Nella dichiarazione del Premio Nobel per la Pace e de facto leader di
Myanmar si denuncia poi l'esistenza di molte fotonotizie false
, che sono solo "la cima di un enorme iceberg di disinformazione calcolato per creare molti problemi tra diverse comunità allo scopo di
promuovere l'interesse dei terroristi". L'ultimo conflitto è scoppiato il 25 agosto scorso, quando miliziani rohingyia hanno attaccato postazioni di polizia, scatenando una controffensiva militare che ha
provocato una fuga in massa di civili Rohingya verso il Bangladesh.

Si intensificano peròle proteste del mondo islamico contro la repressione in atto in Myanmar contro i musulmani di etnia Rohingya. L’Indonesia si è posta a capo del movimento, ma ieri anche il presidente turco Erdogan, che nei giorni scorsi aveva parlato di «genocidio», ha chiesto in una telefonata a Aung San Suu Kyi di fermare le violenze e ha offerto aiuto al Bangladesh dove la maggior parte dei profughi sono diretti. Il Pakistan, a sua volta, ha sollecitato un intervento dell’Organizzazione della Conferenza islamica.

L’attenzione del mondo è ora divisa tra la sorte dei Rohingya e l’atteggiamento di Aung San Suu Kyi. «Non è il potere che corrompe, ma la paura. Il timore di perdere il potere corrompe chi lo detiene e la paura del castigo del potere corrompe chi ne è soggetto» scriveva nel 1990, l’anno prima dell’assegnazione del Nobel per la Pace, in un suo famoso testo. Quasi un boomerang oggi per la statista presa tra due fuochi. Tenere testa ai militari rischierebbe di creare una frattura irrimediabile; opporsi al crescente nazionalismo birmano potrebbe alienarle una parte consistente della popolazione. Su legittimità e credibilità si gioca il destino di Aung San Suu Kyi. Ancor più, forse, sulla sua coerenza.

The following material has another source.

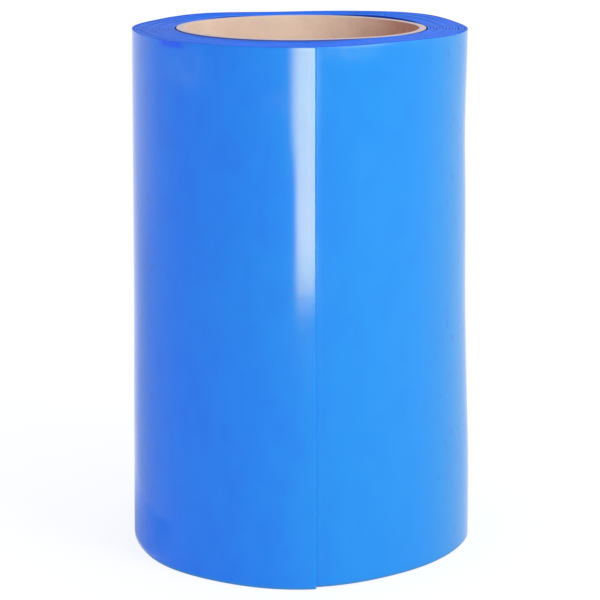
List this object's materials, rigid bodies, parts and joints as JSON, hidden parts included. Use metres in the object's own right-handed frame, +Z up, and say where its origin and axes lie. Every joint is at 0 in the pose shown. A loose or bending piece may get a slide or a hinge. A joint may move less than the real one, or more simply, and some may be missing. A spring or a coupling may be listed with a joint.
{
  "type": "strip curtain roll",
  "caption": "Roll of blue PVC strip for a strip door curtain, wound on a cardboard core and standing on its end, with a free end that peels off.",
  "frame": {"origin": "middle of the roll's box in plan, at the height of the surface that it stands on", "axes": "+Z up along the core; -Y towards the side with the strip's free end; +X to the right, seen from that side"},
  "size_m": [0.2558, 0.263, 0.401],
  "materials": {
    "strip": "gloss",
    "core": "matte"
  },
  "bodies": {
    "roll": {"strip_winding": "strip"},
    "core": {"core_tube": "core"},
    "tail_1": {"strip_tail_1": "strip"},
    "tail_2": {"strip_tail_2": "strip"},
    "tail_3": {"strip_tail_3": "strip"},
    "tail_4": {"strip_tail_4": "strip"},
    "tail_5": {"strip_tail_5": "strip"},
    "tail_6": {"strip_tail_6": "strip"},
    "tail_7": {"strip_tail_7": "strip"},
    "tail_8": {"strip_tail_8": "strip"},
    "tail_9": {"strip_tail_9": "strip"},
    "tail_10": {"strip_tail_10": "strip"},
    "tail_11": {"strip_tail_11": "strip"},
    "tail_12": {"strip_tail_12": "strip"},
    "tail_13": {"strip_tail_13": "strip"},
    "tail_14": {"strip_tail_14": "strip"},
    "tail_15": {"strip_tail_15": "strip"},
    "tail_16": {"strip_tail_16": "strip"}
  },
  "joints": [
    {"name": "core_lift", "type": "slide", "parent": "roll", "child": "core", "axis": [0, 0, 1], "range_m": [0, 0.42]},
    {"name": "peel_1", "type": "hinge", "parent": "roll", "child": "tail_1", "pos_m": [-0.12792, 0.00368, 0.2], "axis": [0, 0, -1], "range_deg": [0, 6.34], "stiffness_Nm_per_rad": 0.3},
    {"name": "peel_2", "type": "hinge", "parent": "tail_1", "child": "tail_2", "pos_m": [-0.12718, -0.00986, 0.2], "axis": [0, 0, -1], "range_deg": [0, 6.31], "stiffness_Nm_per_rad": 0.3},
    {"name": "peel_3", "type": "hinge", "parent": "tail_2", "child": "tail_3", "pos_m": [-0.12497, -0.02323, 0.2], "axis": [0, 0, -1], "range_deg": [0, 6.22], "stiffness_Nm_per_rad": 0.3},
    {"name": "peel_4", "type": "hinge", "parent": "tail_3", "child": "tail_4", "pos_m": [-0.12132, -0.03627, 0.2], "axis": [0, 0, -1], "range_deg": [0, 6.05], "stiffness_Nm_per_rad": 0.3},
    {"name": "peel_5", "type": "hinge", "parent": "tail_4", "child": "tail_5", "pos_m": [-0.11632, -0.04884, 0.2], "axis": [0, 0, -1], "range_deg": [0, 5.77], "stiffness_Nm_per_rad": 0.3},
    {"name": "peel_6", "type": "hinge", "parent": "tail_5", "child": "tail_6", "pos_m": [-0.11009, -0.06083, 0.2], "axis": [0, 0, -1], "range_deg": [0, 5.36], "stiffness_Nm_per_rad": 0.3},
    {"name": "peel_7", "type": "hinge", "parent": "tail_6", "child": "tail_7", "pos_m": [-0.10277, -0.07218, 0.2], "axis": [0, 0, -1], "range_deg": [0, 4.84], "stiffness_Nm_per_rad": 0.3},
    {"name": "peel_8", "type": "hinge", "parent": "tail_7", "child": "tail_8", "pos_m": [-0.09451, -0.0829, 0.2], "axis": [0, 0, -1], "range_deg": [0, 4.39], "stiffness_Nm_per_rad": 0.3},
    {"name": "peel_9", "type": "hinge", "parent": "tail_8", "child": "tail_9", "pos_m": [-0.0854, -0.093, 0.2], "axis": [0, 0, -1], "range_deg": [0, 4.25], "stiffness_Nm_per_rad": 0.3},
    {"name": "peel_10", "type": "hinge", "parent": "tail_9", "child": "tail_10", "pos_m": [-0.07549, -0.10249, 0.2], "axis": [0, 0, -1], "range_deg": [0, 4.66], "stiffness_Nm_per_rad": 0.3},
    {"name": "peel_11", "type": "hinge", "parent": "tail_10", "child": "tail_11", "pos_m": [-0.06471, -0.11125, 0.2], "axis": [0, 0, -1], "range_deg": [0, 5.74], "stiffness_Nm_per_rad": 0.3},
    {"name": "peel_12", "type": "hinge", "parent": "tail_11", "child": "tail_12", "pos_m": [-0.05296, -0.11898, 0.2], "axis": [0, 0, -1], "range_deg": [0, 7.23], "stiffness_Nm_per_rad": 0.3},
    {"name": "peel_13", "type": "hinge", "parent": "tail_12", "child": "tail_13", "pos_m": [-0.04024, -0.12522, 0.2], "axis": [0, 0, -1], "range_deg": [0, 8.67], "stiffness_Nm_per_rad": 0.3},
    {"name": "peel_14", "type": "hinge", "parent": "tail_13", "child": "tail_14", "pos_m": [-0.02666, -0.1295, 0.2], "axis": [0, 0, -1], "range_deg": [0, 9.48], "stiffness_Nm_per_rad": 0.3},
    {"name": "peel_15", "type": "hinge", "parent": "tail_14", "child": "tail_15", "pos_m": [-0.01256, -0.13148, 0.2], "axis": [0, 0, -1], "range_deg": [0, 9.34], "stiffness_Nm_per_rad": 0.3},
    {"name": "peel_16", "type": "hinge", "parent": "tail_15", "child": "tail_16", "pos_m": [0.00165, -0.13115, 0.2], "axis": [0, 0, -1], "range_deg": [0, 8.3], "stiffness_Nm_per_rad": 0.3}
  ],
  "couplings": [
    {"joint": "peel_2", "follows": "peel_1", "ratio": 0.995},
    {"joint": "peel_3", "follows": "peel_1", "ratio": 0.981},
    {"joint": "peel_4", "follows": "peel_1", "ratio": 0.954},
    {"joint": "peel_5", "follows": "peel_1", "ratio": 0.91},
    {"joint": "peel_6", "follows": "peel_1", "ratio": 0.844},
    {"joint": "peel_7", "follows": "peel_1", "ratio": 0.763},
    {"joint": "peel_8", "follows": "peel_1", "ratio": 0.691},
    {"joint": "peel_9", "follows": "peel_1", "ratio": 0.669},
    {"joint": "peel_10", "follows": "peel_1", "ratio": 0.735},
    {"joint": "peel_11", "follows": "peel_1", "ratio": 0.904},
    {"joint": "peel_12", "follows": "peel_1", "ratio": 1.139},
    {"joint": "peel_13", "follows": "peel_1", "ratio": 1.366},
    {"joint": "peel_14", "follows": "peel_1", "ratio": 1.495},
    {"joint": "peel_15", "follows": "peel_1", "ratio": 1.472},
    {"joint": "peel_16", "follows": "peel_1", "ratio": 1.309}
  ]
}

«All’interno di un sistema che nega l’esistenza di diritti umani fondamentali, la paura tende ad essere all’ordine del giorno (…) Eppure, anche sotto il più devastante apparato statale il coraggio si ribella ancora e ancora perché la paura non è condizione naturale dell’uomo civilizzato' proseguiva Libertà dalla paura. Che siano i Rohingya oggi a provare sulla loro pelle quello che il movimento democratico ha provato per decenni non torna a favore della Premio Nobel. E dopo il messaggio di lunedì veicolato su Twitter della Nobel per la Pace Malala Yusufzai ('Negli ultimi anni ho condannato più volte questo tragico e vergognoso trattamento, sto ancora aspettando che la mia collega premio Nobel Aung San Suu Kyi faccia lo stesso'), ieri anche Muhammad Yunus ha fatto sentire la sua voce con una lettera al Consiglio di sicurezza delle Nazioni Unite in cui parla di "disastro umanitario" in Myanmar.